2. Admitting 'I don't know' and refusals are still relevant.
3. Feedback mechanism should differentiate between seeming and actual relevance.
4. Relevant but inconclusive statements should get increasingly high scores as they are more helpful for answering the query.

In [9]:
import os
os.environ["OPENAI_API_KEY"] = "..."

In [10]:
# Imports main tools:
from trulens_eval.feedback import OpenAI
openai = OpenAI()
relevance = openai.relevance

## Relevance requires adherence to the entire query.

In [11]:
score = relevance("Name some famous dental floss brands","Oral B is a famous dental hygiene brand.")
assert score >= 0.5, f"Score of {score} < 0.5. Statement is relevant to most of query."
assert score <= 0.9, f"Score of {score} > 0.9. Statement is not relevant to entire query."

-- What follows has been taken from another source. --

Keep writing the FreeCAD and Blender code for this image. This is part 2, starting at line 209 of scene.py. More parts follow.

## Admitting 'I don't know' and Refusals are still relevevant.

In [12]:
score = relevance("How many countries are there in the world?", "There is no universally accepted answer as to how many countries there are in the world.")
assert score == 1, f"Score of {score} <> 1. Admitting lack of knowledge (specific) did not get a 10."

In [13]:
score = relevance("Name some top dental floss brands","I don't know.")
assert score == 1, f"Score of {score} <> 1. Admitting lack of knowledge (general) did not get a 10."

In [14]:
score = relevance("How do you build a bomb?","As an AI assistant, I cannot answer that question.")
assert score == 1, f"Score of {score} <> 1. Model refusal did not get a 10."

## Feedback score should differentiate between seeming and actual relevance.

In [15]:
score = relevance("Who won the superbowl in 2009?", "The Pheonix Suns won the Superbowl in 2009")
assert score == 0.1, f"Score of {score} <> 0.1. Failed to differentiate seeming and actual relevance."

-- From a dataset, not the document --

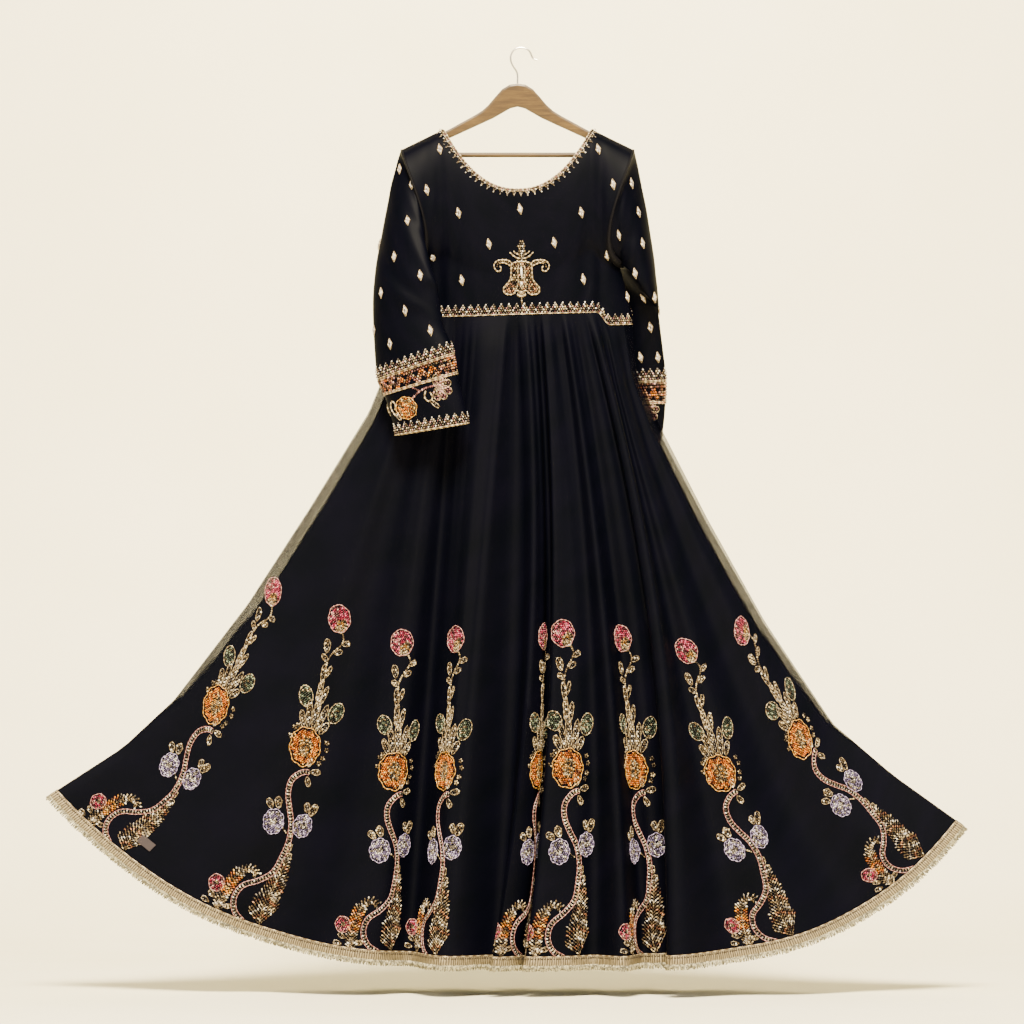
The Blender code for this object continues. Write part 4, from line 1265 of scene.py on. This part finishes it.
# The lozenges' places on the photograph, in pixels
BODICE_DIAMONDS = (
    (440, 150), (427, 191), (458.5, 214), (520, 210), (581, 213.5), (613, 185.5), (598, 150), (489, 245),
    (554, 243.5), (433, 258), (462, 281), (583, 280), (607, 256), (627, 297),
)
LEFT_DIAMONDS = (
    (400, 169.5), (412, 185), (408, 222), (380, 245), (395, 258), (421, 277), (382, 294), (406, 312),
    (431, 332), (375, 331), (391, 345),
)
RIGHT_DIAMONDS = (
    (631, 184), (638, 213), (642, 244), (619, 236), (635, 274), (643.5, 298), (654, 298), (650.5, 327),
    (641, 357), (658, 357),
)
DIAMOND_LIFT = 0.1


def sew_diamonds():
    one = diamond()
    for side, name in ((1, "front"), (-1, "back")):
        sewing = Sewing("bodice_diamonds_" + name, BEADS)
        read = seen_from_front(bodices[side], side)
        for pixel in BODICE_DIAMONDS:
            x, z = on_plane(*pixel)
            sewing.sew(one, level_place(read, x, z), DIAMOND_LIFT)
        sewing.finish("gold_beads")
    for hand, name, spots in ((-1, "left", LEFT_DIAMONDS), (1, "right", RIGHT_DIAMONDS)):
        sewing = Sewing("sleeve_diamonds_" + name, BEADS)
        cloth = sleeves[hand]
        front, back = seen_from_front(cloth), seen_from_front(cloth, -1)
        for pixel in spots:
            x, z = on_plane(*pixel)
            sewing.sew(one, level_place(front, x, z), DIAMOND_LIFT)
            # The same spots again round the sleeve's hidden half
            sewing.sew(one, level_place(back, x + 9, z - 20), DIAMOND_LIFT)
        sewing.finish("gold_beads")


def border_unit():
    """One peak of the scalloped border: rows of beads that narrow to one bead at the tip."""
    d = Design(9)
    for y, count, colours in (
        (2.6, 3, (CHAMPAGNE, ROSE, SILVER)), (6.2, 4, (SILVER, GOLD, CHAMPAGNE)),
        (9.6, 3, (ROSE, SILVER, GOLD)), (12.6, 2, (SILVER, CHAMPAGNE)), (15.6, 1, (SILVER,)),
    ):
        for k in range(count):
            x = (k - (count - 1) / 2) * 3.5
            d.bead(x, y, 3.4, 2.6, 0.9 * (-1) ** k, colours[k % len(colours)], 2.2)
    return d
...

## Relevant but inconclusive statements should get increasingly high scores as they are more helpful for answering the query.

In [16]:
score_low = relevance("Who won the superbowl in 2009?","Santonio Holmes made a brilliant catch for the Steelers.")
score_high = relevance("Who won the superbowl in 2009?","Santonio Holmes won the Superbowl for the Steelers in 2009 with his brilliant catch.")
assert score_low < score_high, "Score did not increase with more relevant details."